Oh well, oh well, I feel so good today We touched down again back home after being away After driving around it’s good to be back home, from all over the USA New York, Washington DC, oh, how I learned from you Ann Arbor, Rochester, Cleveland, and Malden too Let alone just to be at my home back in old St. Lou Did I see the skyscrapers, did I see the long freeways? From the coasts of the Great Lakes to the shores of Boston Bay You can bet your life I did, when touring the USA Looking hard for a drive-in, searching for a corner cafe Where hamburgers sizzle on an open grill night and day Yeah, and a jukebox jumping with records like from the 60’s in the USA Well, I am so glad I’m living in the USA Yes, I am so glad I’m living in the USA Anything you want, we got right here in the USA — With Apologies to Chuck Berry
This morning, we hiked the second half of the Old Man Trail. Anne is seen above posing with her souvenir old man ($9.99 at the gift shop). After leaving the park, we headed west and eventually arrived home, safe and sound. After three weeks on the road, it will be good to sleep in our own bed tonight.
We left Cleveland and headed to Michigan. Swinging by Michigan Fine Yarns of Livonia, Anne was able to stock up on all of her knitting needs. Then Ann Arbor, with check-in at our motel, then downtown. Checked out TK Wu for dinner later and Avalon for breakfast tomorrow. Anne found 10,000 Villages on Main that was having a Midnight Madness sale. We barely got away with all that she could carry. Swinging by Harry’s new digs we picked him up for another downtown run. I must say that driving around Ann Arbor tonight was pretty hairy and this from someone who has already driven DC, NYC and Boston on this trip. It is unusually warm this evening, so everybody and their brother was out and about. Mostly on foot, ignoring all traffic rules, but also by bike. I got a dirty look from one cyclist, who decided to pop out of my blind spot and also my all-seeing car’s. The biggest surprise I saw was on the face of one young woman who was in a crosswalk and stared at me with incongruity, when I stopped to let her cross the street in front of me. With Harry in tow, we stopped again at TK Wu, this time for dinner. The food was amazing. Returning to his place, I fixed his TV, and we spent time with him reviewing our travels, until it was time to leave.
We are in Cleveland tonight. It was an interesting drive here from Rochester, what with gale force winds off the lakes Ontario and Erie, with winds that spat rain and sometimes snow flurries. Even though the temperature never got below freezing, spray kicked up by the trucks made for near whiteout conditions at times. We persevered though, making it here in the early afternoon. We had talked about stopping at Cuyahoga National Park, which is just east of Cleveland. It would have been a new park for us and we were past the front, but the weather had turned quite cold by then. We didn’t stop, but pressed on regardless. After check-in and with most of the afternoon still ahead of us, we came up with a plan. We will be here tomorrow, and then we will tour both the Science Center and the Rock and Roll Hall of Fame, down by the lake. The Hall of Fame is open late tomorrow. It was very windy today and is expected to be the same tomorrow. We visited the pictured arcade that opened in 1899 and is likely the first indoor mall of America. Afterwards, we crossed the street and ended up spending the rest of the afternoon in the city library. It was more interesting than it sounds and definitely warmer than being outside. Later, we grabbed dinner, tacos, and then headed back to the hotel.

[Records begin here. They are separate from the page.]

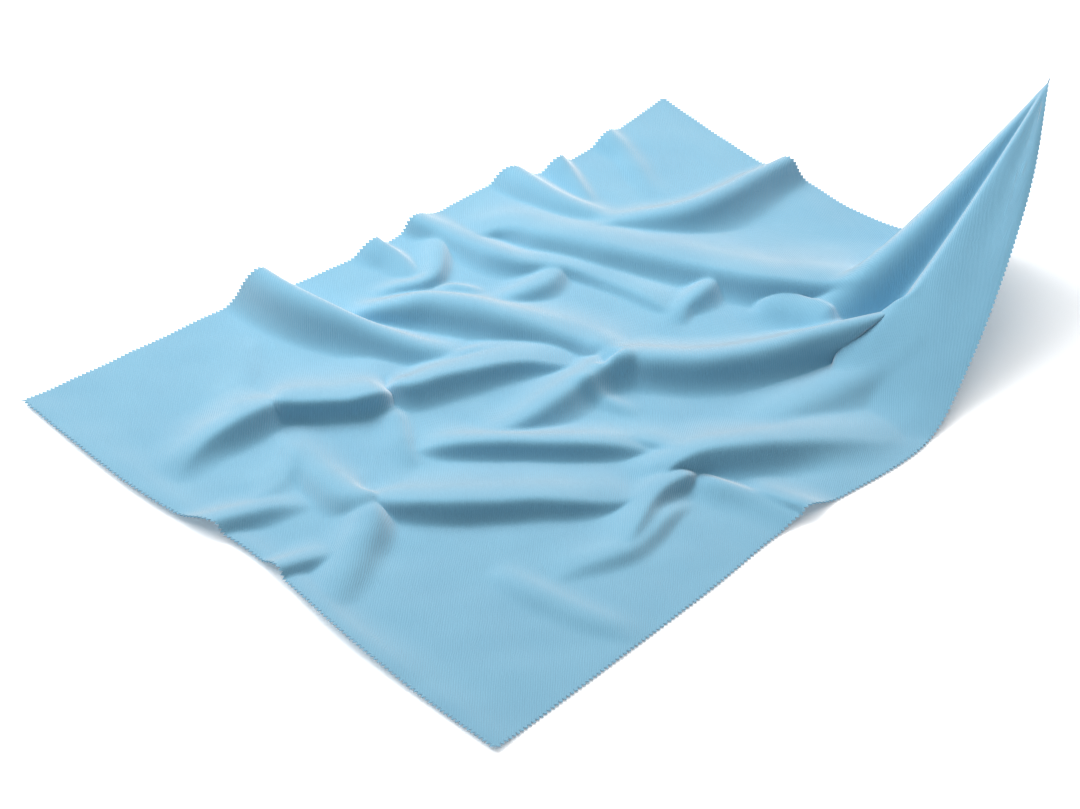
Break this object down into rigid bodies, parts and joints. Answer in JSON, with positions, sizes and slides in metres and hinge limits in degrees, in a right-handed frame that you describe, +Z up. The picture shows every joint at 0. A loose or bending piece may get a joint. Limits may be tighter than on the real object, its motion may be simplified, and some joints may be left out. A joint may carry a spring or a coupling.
{
  "type": "microfibre cloth",
  "caption": "Rectangular unhemmed microfibre cloth with cut edges, lying in soft folds on a surface with one corner lifted to a point.",
  "frame": {"origin": "middle of the outline's box, on the surface that the cloth lies on", "axes": "+X along the long sides towards the lifted corner's end, +Y across the cloth towards its far side, +Z up"},
  "size_m": [0.6852, 0.465, 0.1664],
  "materials": {
    "cloth": "soft matte knit, sky blue, the same on both faces"
  },
  "bodies": {
    "root": {"microfibre_cloth": "cloth"}
  },
  "joints": []
}
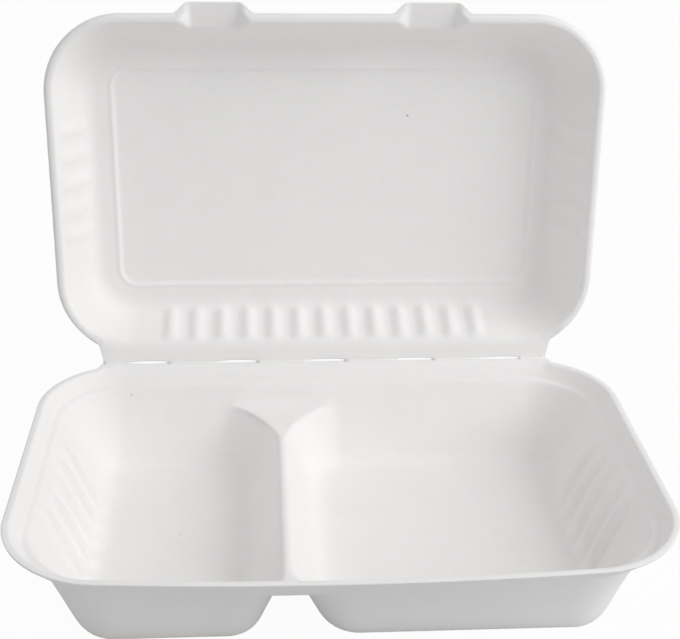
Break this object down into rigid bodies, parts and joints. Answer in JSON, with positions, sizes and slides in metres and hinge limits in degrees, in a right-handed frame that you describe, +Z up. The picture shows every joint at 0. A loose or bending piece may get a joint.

I had a thought on the NY Thruway, while driving past Normans Kill, “A car, a truck, my kingdom for a horseless carriage!” Further down the road we stopped at one of the tollway’s many service centers. I pumped gas, while Anne used the restroom first. When we finished both these chores, she asked if I wanted coffee? I emphatically assented, then I took my turn in the lavatory. Coming back as she was finishing pouring the coffee, she said, “Good, you’re back. I only have a dollar.” I gave her a twenty and then told her that I would pay for the coffee, but when I went to the checkout counter the woman clerking there told me no charge. I thanked her profusely, for her generosity. Only later did I wonder why did she do it? Later still, while we were swapping tales with Alice and Chris, recounting the gifts of kindness that we had been given during our Big Adventure, our big bike trip of some forty years ago. Only then did this clerk’s gift come into focus. It was a small kindness to someone who appeared in need of it. While not really true, it was still heartfelt appreciated.